▶ **Data block**
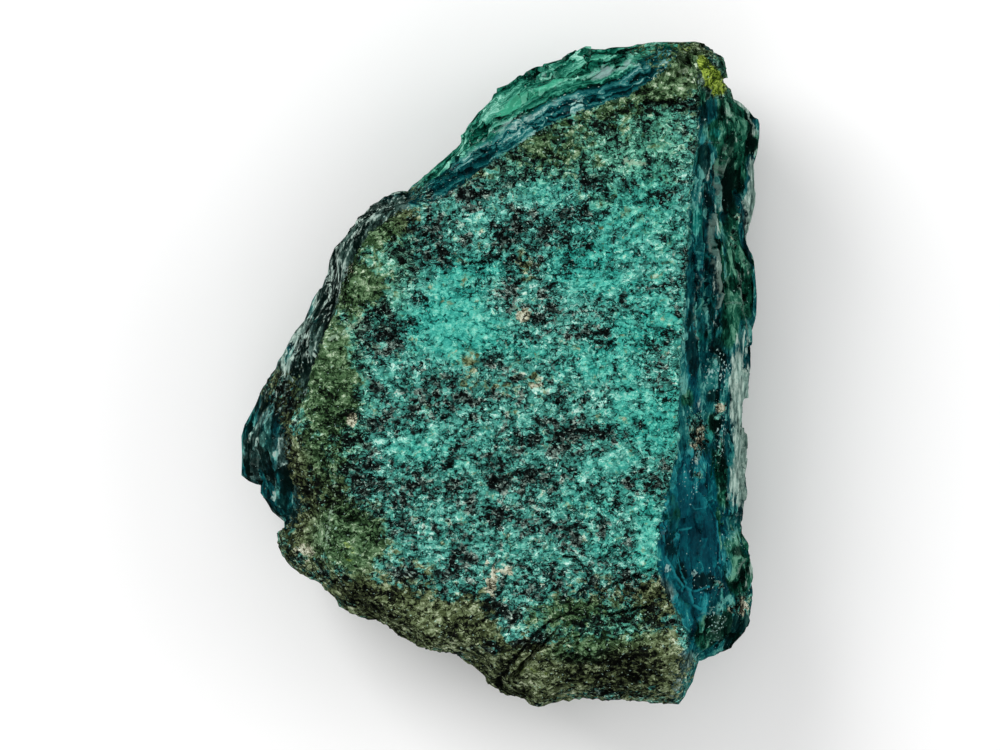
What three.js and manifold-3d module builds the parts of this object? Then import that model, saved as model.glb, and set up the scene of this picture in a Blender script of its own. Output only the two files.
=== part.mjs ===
// A hand specimen of malachite: one broken piece of granular copper-stained rock, lying on its back.
// Its broad broken face looks up. A glassy blue-green vein forms the right wall, banded malachite slopes
// off the upper left edge, and the left corner and the foot are bare fractured rock.
// Millimetres, +Z up, +Y to the crest.
import * as THREE from "three";
import { ConvexGeometry } from "three/addons/geometries/ConvexGeometry.js";
import { ImprovedNoise } from "three/addons/math/ImprovedNoise.js";
import { mergeVertices } from "three/addons/utils/BufferGeometryUtils.js";
import Module from "manifold-3d";

const wasm = await Module();
wasm.setup();

// Driving dimensions.
const FACE_HEIGHT = 31; // the broad face above the ground, at the middle of the stone
const FACE_RISE = 0.02; // how much higher the face is for each millimetre towards the vein
const LEFT_DROP = 2.4; // how far the left edge of the face falls away
const LEFT_DROP_FROM = -15; // where it starts to fall
const LEFT_DROP_TO = -27;
const BELLY_HEIGHT = 4.5; // a level near the ground, where the stone narrows
const BELLY_SHARE = 0.93; // its width as a share of the outline's
const SOLE_SHARE = 0.72; // the flat the stone rests on, as a share of the outline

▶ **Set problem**
Quote exactly the lines running from the start of the listing above through the line where "wasm.setup();" is found, and output no other lines.

▶ **Reply to the exercise**
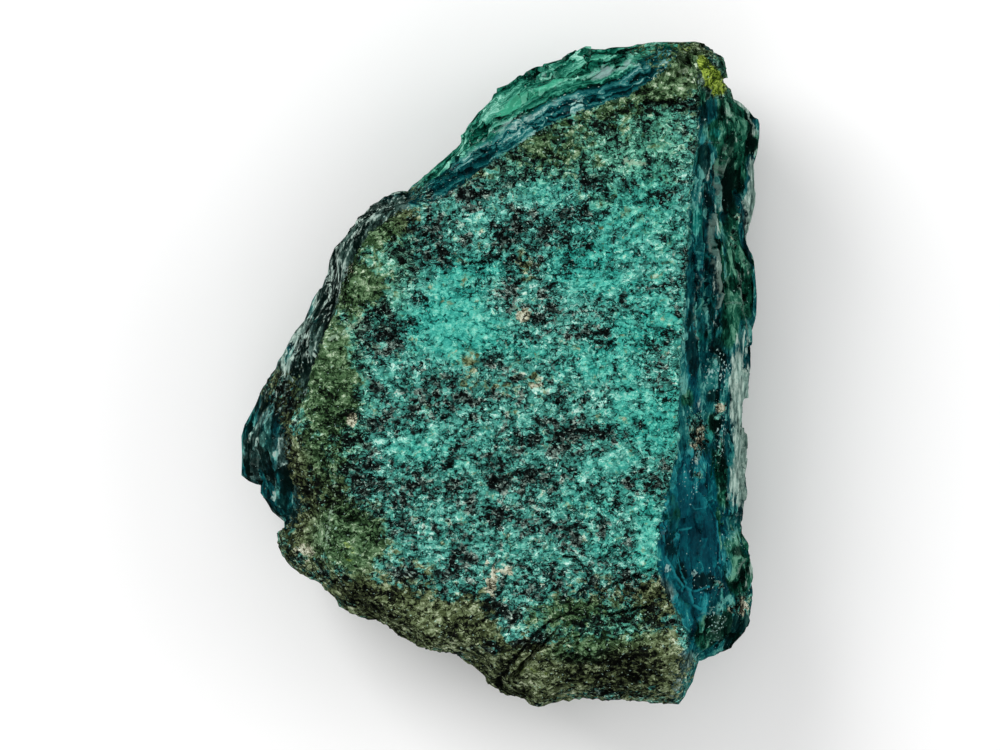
What three.js and manifold-3d module builds the parts of this object? Then import that model, saved as model.glb, and set up the scene of this picture in a Blender script of its own. Output only the two files.
=== part.mjs ===
// A hand specimen of malachite: one broken piece of granular copper-stained rock, lying on its back.
// Its broad broken face looks up. A glassy blue-green vein forms the right wall, banded malachite slopes
// off the upper left edge, and the left corner and the foot are bare fractured rock.
// Millimetres, +Z up, +Y to the crest.
import * as THREE from "three";
import { ConvexGeometry } from "three/addons/geometries/ConvexGeometry.js";
import { ImprovedNoise } from "three/addons/math/ImprovedNoise.js";
import { mergeVertices } from "three/addons/utils/BufferGeometryUtils.js";
import Module from "manifold-3d";

const wasm = await Module();
wasm.setup();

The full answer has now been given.